To use strcpy(), the first parameter should be a char array dynamically allocated with malloc(). If fact, don't use strcpy(), learn to use strncpy() instead because it is safer.
Why does the following happen:
char s[2] = "a";
strcpy(s,"b");
printf("%s",s);
--> executed without problem
char *s = "a";
strcpy(s,"b");
printf("%s",s);
--> segfault
Shouldn't the second variation also allocate 2 bytes of memory for s and thus have enough memory to copy "b" there?
char *s = "a";
The pointer s is pointing to the string literal "a". Trying to write to this has undefined behaviour, as on many systems string literals live in a read-only part of the program.
It is an accident of history that string literals are of type char[N] rather than const char[N] which would make it much clearer.

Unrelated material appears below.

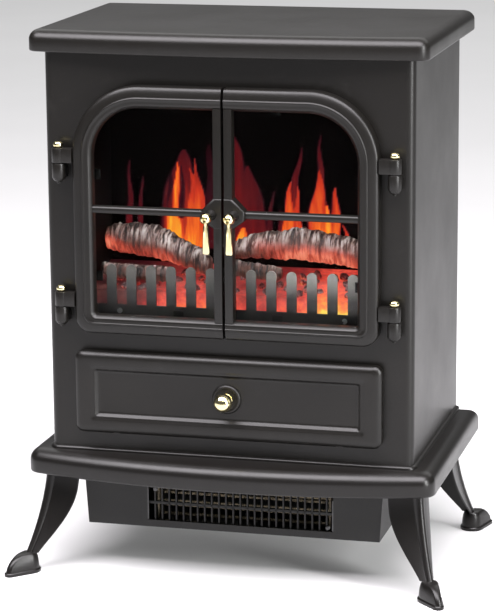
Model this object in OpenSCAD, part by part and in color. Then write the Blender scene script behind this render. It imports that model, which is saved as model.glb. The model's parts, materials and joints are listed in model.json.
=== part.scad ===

Shouldn't the second variation also allocate 2 bytes of memory for s and thus have enough memory to copy "b" there?
No, char *s is pointing to a static memory address containing the string "a" (writing to that location results in the segfault you are experiencing) whereas char s[2]; itself provides the space required for the string.
If you want to manually allocate the space for your string you can use dynamic allocation:
char *s = strdup("a"); /* or malloc(sizeof(char)*2); */
strcpy(s,"b");
printf("%s",s); /* should work fine */
Don't forget to free() your string afterwards.
Altogather a different way/answer : I think the mistake is that you are not creating a variable the pointer has to point to and hence the seg fault.
A rule which I follow : Declaring a pointer variable will not create the type of variable, it points at. It creates a pointer variable. So in case you are pointing to a string buffer you need to specify the character array and a buffer pointer and point to the address of the character array.